=== Data extract ===
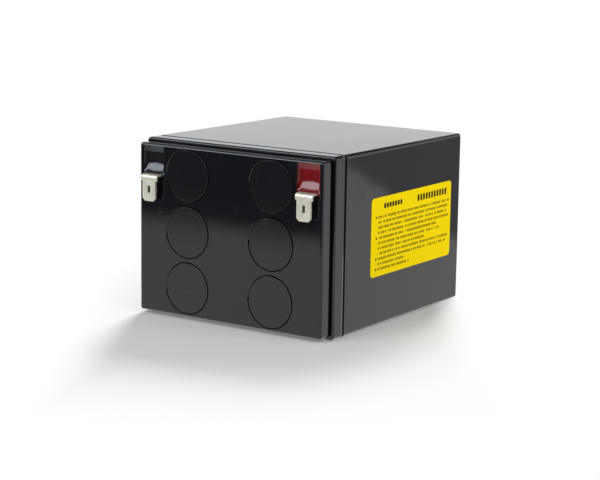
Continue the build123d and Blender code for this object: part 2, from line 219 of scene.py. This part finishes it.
def grain_group():
    """Cloudy and fine variation for matt and metal surfaces."""
    tree, source, out = new_group(
        "grain",
        [("NodeSocketVector", "Place"), ("NodeSocketFloat", "Scale")],
        [("NodeSocketFloat", "Cloud"), ("NodeSocketFloat", "Grain")],
    )
    scale = source.outputs["Scale"]
    place = source.outputs["Place"]
    cloud = noise(tree, place, scale, 4.0, 0.6)
    grain = noise(tree, place, calc(tree, "MULTIPLY", scale, 9.0), 5.0, 0.7)
    tree.links.new(cloud, out.inputs["Cloud"])
    tree.links.new(grain, out.inputs["Grain"])
    return tree


HANDLING = handling_group()
GRAIN = grain_group()


# Materials


def glossy_plastic(name, base, roughness, ripple_height, sink=False):
    """Black glossy moulding with handling marks and a slight waviness."""
    made, tree, shader, place = material(name)
    marks = use_group(tree, HANDLING, {"Place": place})
    rough = calc(tree, "MULTIPLY_ADD", marks.outputs["Smudge"], 0.07, roughness)
    rough = calc(tree, "MULTIPLY_ADD", marks.outputs["Scratch"], 0.12, rough, clamp=True)
    dust = calc(tree, "MULTIPLY", marks.outputs["Dust"], 0.35)
    colour = blend_colours(tree, dust, (*base, 1.0), (0.32, 0.31, 0.29, 1.0))
    tree.links.new(colour, shader.inputs["Base Color"])
    tree.links.new(rough, shader.inputs["Roughness"])
    shader.inputs["IOR"].default_value = 1.5
    height = marks.outputs["Ripple"]
    if sink:
        height = calc(tree, "ADD", height, sink_ring(tree, place))
    tree.links.new(bump(tree, height, ripple_height), shader.inputs["Normal"])
    return made


def sink_ring(tree, place):
    """Shallow ring in each vent cover over the edge of the skirt behind it."""
    part = add(tree, "ShaderNodeSeparateXYZ", {0: place}).outputs
    across = calc(tree, "SUBTRACT", calc(tree, "ABSOLUTE", part["X"]), VENT_X)
    along = calc(tree, "SUBTRACT", part["Z"], HALF_HEIGHT - VENT_PITCH / 2)
    along = calc(tree, "FLOORED_MODULO", along, VENT_PITCH)
    along = calc(tree, "SUBTRACT", along, VENT_PITCH / 2)
    squares = calc(tree, "ADD", calc(tree, "POWER", across, 2.0), calc(tree, "POWER", along, 2.0))
    radius = calc(tree, "SQRT", squares)
    off = calc(tree, "ABSOLUTE", calc(tree, "SUBTRACT", radius, SINK_RADIUS))
    return calc(tree, "MULTIPLY", fade(tree, off, 0.0, SINK_WIDTH, 1.0, 0.0), -0.03)


def matt(name, base, other, roughness, scale, metallic=0.0, height=0.00004):
    """Plain matt or metal finish, clouded between two colours."""
    made, tree, shader, place = material(name)
    look = use_group(tree, GRAIN, {"Place": place, "Scale": scale})
    share = fade(tree, look.outputs["Cloud"], 0.35, 0.68)
    tree.links.new(blend_colours(tree, share, (*base, 1.0), (*other, 1.0)), shader.inputs["Base Color"])
    rough = fade(tree, look.outputs["Grain"], 0.3, 0.7, roughness * 0.85, min(1.0, roughness * 1.15))
    tree.links.new(rough, shader.inputs["Roughness"])
    shader.inputs["Metallic"].default_value = metallic
    tree.links.new(bump(tree, look.outputs["Grain"], height), shader.inputs["Normal"])
    return made


def tinned_metal():
    """Tin plate on the blades: warm silver, faintly mottled, with drawn streaks."""
    made, tree, shader, place = material("tinned_blade")
    look = use_group(tree, GRAIN, {"Place": place, "Scale": 330.0})
    streaks = noise(tree, stretched(tree, place, (2600.0, 300.0, 160.0)), 1.0, 3.0)
    share = fade(tree, look.outputs["Cloud"], 0.36, 0.66)
    colour = blend_colours(tree, share, (0.80, 0.775, 0.655, 1.0), (0.70, 0.675, 0.55, 1.0))
    specks = fade(tree, noise(tree, place, 2400.0, 3.0, 0.7), 0.5, 0.68, 0.0, 0.45)
    colour = blend_colours(tree, specks, colour, (0.42, 0.41, 0.33, 1.0))
    tree.links.new(colour, shader.inputs["Base Color"])
    rough = fade(tree, streaks, 0.3, 0.7, 0.30, 0.42)
    tree.links.new(rough, shader.inputs["Roughness"])
    shader.inputs["Metallic"].default_value = 0.45
    height = calc(tree, "ADD", look.outputs["Cloud"], calc(tree, "MULTIPLY", streaks, 0.25))
    tree.links.new(bump(tree, height, 0.00006), shader.inputs["Normal"])
    return made


def cast_resin(name, deep, pale, roughness):
    """Cast resin: glossy, a little cloudy, with tiny bubbles and a skin that waves."""
    made, tree, shader, place = material(name)
    look = use_group(tree, GRAIN, {"Place": place, "Scale": 240.0})
    share = calc(tree, "MULTIPLY", fade(tree, look.outputs["Cloud"], 0.45, 0.75), 0.5)
    colour = blend_colours(tree, share, (*deep, 1.0), (*pale, 1.0))
    tree.links.new(colour, shader.inputs["Base Color"])
    shader.inputs["Roughness"].default_value = roughness
    shader.inputs["IOR"].default_value = 1.5
    bubbles = add(tree, "ShaderNodeTexVoronoi", {"Vector": place, "Scale": 900.0})
    chance = add(tree, "ShaderNodeSeparateColor", {0: bubbles.outputs["Color"]}).outputs[0]
    pit = calc(
        tree,
        "MULTIPLY",
        fade(tree, bubbles.outputs["Distance"], 0.1, 0.3, 1.0, 0.0),
        calc(tree, "GREATER_THAN", chance, 0.97),
    )
    height = calc(tree, "SUBTRACT", look.outputs["Cloud"], pit)
    tree.links.new(bump(tree, height, 0.00010), shader.inputs["Normal"])
    return made


def within(tree, value, low, high):
    """1 where a value lies between two limits."""
    above = calc(tree, "GREATER_THAN", value, low)
    return calc(tree, "MULTIPLY", above, calc(tree, "LESS_THAN", value, high))


PRINT_LINES_TOP = 44.4
PRINT_PITCH = 2.055
PRINT_LEFT = -12.4
PRINT_ENDS = (43.0, 42.6, 40.9, 42.6, 32.6, 35.1, 23.0, 42.3, 40.5, 8.0, 11.6)
BULLET_LINES = (0, 4, 8, 10)
BULLET_REACH = (1.7, 0.8)
HEADING_ALONG = (-8.4, 5.7)
HEADING_UP = (46.5, 48.4)
HEADING_PITCH = 2.05
CODE_ALONG = (17.3, 41.2)
CODE_UP = (46.0, 48.6)
CODE_PITCH = 2.17
WORD_CELLS = 1.9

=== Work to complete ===
Once more, set down the full listing, verbatim.

=== Answer for this exercise ===
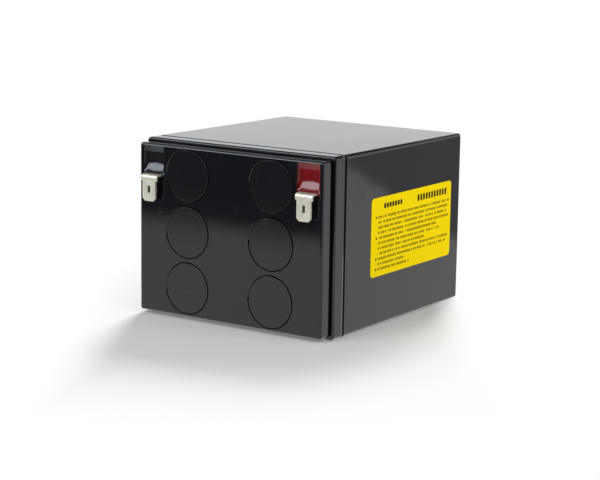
Continue the build123d and Blender code for this object: part 2, from line 219 of scene.py. This part finishes it.
def grain_group():
    """Cloudy and fine variation for matt and metal surfaces."""
    tree, source, out = new_group(
        "grain",
        [("NodeSocketVector", "Place"), ("NodeSocketFloat", "Scale")],
        [("NodeSocketFloat", "Cloud"), ("NodeSocketFloat", "Grain")],
    )
    scale = source.outputs["Scale"]
    place = source.outputs["Place"]
    cloud = noise(tree, place, scale, 4.0, 0.6)
    grain = noise(tree, place, calc(tree, "MULTIPLY", scale, 9.0), 5.0, 0.7)
    tree.links.new(cloud, out.inputs["Cloud"])
    tree.links.new(grain, out.inputs["Grain"])
    return tree


HANDLING = handling_group()
GRAIN = grain_group()


# Materials


def glossy_plastic(name, base, roughness, ripple_height, sink=False):
    """Black glossy moulding with handling marks and a slight waviness."""
    made, tree, shader, place = material(name)
    marks = use_group(tree, HANDLING, {"Place": place})
    rough = calc(tree, "MULTIPLY_ADD", marks.outputs["Smudge"], 0.07, roughness)
    rough = calc(tree, "MULTIPLY_ADD", marks.outputs["Scratch"], 0.12, rough, clamp=True)
    dust = calc(tree, "MULTIPLY", marks.outputs["Dust"], 0.35)
    colour = blend_colours(tree, dust, (*base, 1.0), (0.32, 0.31, 0.29, 1.0))
    tree.links.new(colour, shader.inputs["Base Color"])
    tree.links.new(rough, shader.inputs["Roughness"])
    shader.inputs["IOR"].default_value = 1.5
    height = marks.outputs["Ripple"]
    if sink:
        height = calc(tree, "ADD", height, sink_ring(tree, place))
    tree.links.new(bump(tree, height, ripple_height), shader.inputs["Normal"])
    return made


def sink_ring(tree, place):
    """Shallow ring in each vent cover over the edge of the skirt behind it."""
    part = add(tree, "ShaderNodeSeparateXYZ", {0: place}).outputs
    across = calc(tree, "SUBTRACT", calc(tree, "ABSOLUTE", part["X"]), VENT_X)
    along = calc(tree, "SUBTRACT", part["Z"], HALF_HEIGHT - VENT_PITCH / 2)
    along = calc(tree, "FLOORED_MODULO", along, VENT_PITCH)
    along = calc(tree, "SUBTRACT", along, VENT_PITCH / 2)
    squares = calc(tree, "ADD", calc(tree, "POWER", across, 2.0), calc(tree, "POWER", along, 2.0))
    radius = calc(tree, "SQRT", squares)
    off = calc(tree, "ABSOLUTE", calc(tree, "SUBTRACT", radius, SINK_RADIUS))
    return calc(tree, "MULTIPLY", fade(tree, off, 0.0, SINK_WIDTH, 1.0, 0.0), -0.03)


def matt(name, base, other, roughness, scale, metallic=0.0, height=0.00004):
    """Plain matt or metal finish, clouded between two colours."""
    made, tree, shader, place = material(name)
    look = use_group(tree, GRAIN, {"Place": place, "Scale": scale})
    share = fade(tree, look.outputs["Cloud"], 0.35, 0.68)
    tree.links.new(blend_colours(tree, share, (*base, 1.0), (*other, 1.0)), shader.inputs["Base Color"])
    rough = fade(tree, look.outputs["Grain"], 0.3, 0.7, roughness * 0.85, min(1.0, roughness * 1.15))
    tree.links.new(rough, shader.inputs["Roughness"])
    shader.inputs["Metallic"].default_value = metallic
    tree.links.new(bump(tree, look.outputs["Grain"], height), shader.inputs["Normal"])
    return made


def tinned_metal():
    """Tin plate on the blades: warm silver, faintly mottled, with drawn streaks."""
    made, tree, shader, place = material("tinned_blade")
    look = use_group(tree, GRAIN, {"Place": place, "Scale": 330.0})
    streaks = noise(tree, stretched(tree, place, (2600.0, 300.0, 160.0)), 1.0, 3.0)
    share = fade(tree, look.outputs["Cloud"], 0.36, 0.66)
    colour = blend_colours(tree, share, (0.80, 0.775, 0.655, 1.0), (0.70, 0.675, 0.55, 1.0))
    specks = fade(tree, noise(tree, place, 2400.0, 3.0, 0.7), 0.5, 0.68, 0.0, 0.45)
    colour = blend_colours(tree, specks, colour, (0.42, 0.41, 0.33, 1.0))
    tree.links.new(colour, shader.inputs["Base Color"])
    rough = fade(tree, streaks, 0.3, 0.7, 0.30, 0.42)
    tree.links.new(rough, shader.inputs["Roughness"])
    shader.inputs["Metallic"].default_value = 0.45
    height = calc(tree, "ADD", look.outputs["Cloud"], calc(tree, "MULTIPLY", streaks, 0.25))
    tree.links.new(bump(tree, height, 0.00006), shader.inputs["Normal"])
    return made


def cast_resin(name, deep, pale, roughness):
    """Cast resin: glossy, a little cloudy, with tiny bubbles and a skin that waves."""
    made, tree, shader, place = material(name)
    look = use_group(tree, GRAIN, {"Place": place, "Scale": 240.0})
    share = calc(tree, "MULTIPLY", fade(tree, look.outputs["Cloud"], 0.45, 0.75), 0.5)
    colour = blend_colours(tree, share, (*deep, 1.0), (*pale, 1.0))
    tree.links.new(colour, shader.inputs["Base Color"])
    shader.inputs["Roughness"].default_value = roughness
    shader.inputs["IOR"].default_value = 1.5
    bubbles = add(tree, "ShaderNodeTexVoronoi", {"Vector": place, "Scale": 900.0})
    chance = add(tree, "ShaderNodeSeparateColor", {0: bubbles.outputs["Color"]}).outputs[0]
    pit = calc(
        tree,
        "MULTIPLY",
        fade(tree, bubbles.outputs["Distance"], 0.1, 0.3, 1.0, 0.0),
        calc(tree, "GREATER_THAN", chance, 0.97),
    )
    height = calc(tree, "SUBTRACT", look.outputs["Cloud"], pit)
    tree.links.new(bump(tree, height, 0.00010), shader.inputs["Normal"])
    return made


def within(tree, value, low, high):
    """1 where a value lies between two limits."""
    above = calc(tree, "GREATER_THAN", value, low)
    return calc(tree, "MULTIPLY", above, calc(tree, "LESS_THAN", value, high))


PRINT_LINES_TOP = 44.4
PRINT_PITCH = 2.055
PRINT_LEFT = -12.4
PRINT_ENDS = (43.0, 42.6, 40.9, 42.6, 32.6, 35.1, 23.0, 42.3, 40.5, 8.0, 11.6)
BULLET_LINES = (0, 4, 8, 10)
BULLET_REACH = (1.7, 0.8)
HEADING_ALONG = (-8.4, 5.7)
HEADING_UP = (46.5, 48.4)
HEADING_PITCH = 2.05
CODE_ALONG = (17.3, 41.2)
CODE_UP = (46.0, 48.6)
CODE_PITCH = 2.17
WORD_CELLS = 1.9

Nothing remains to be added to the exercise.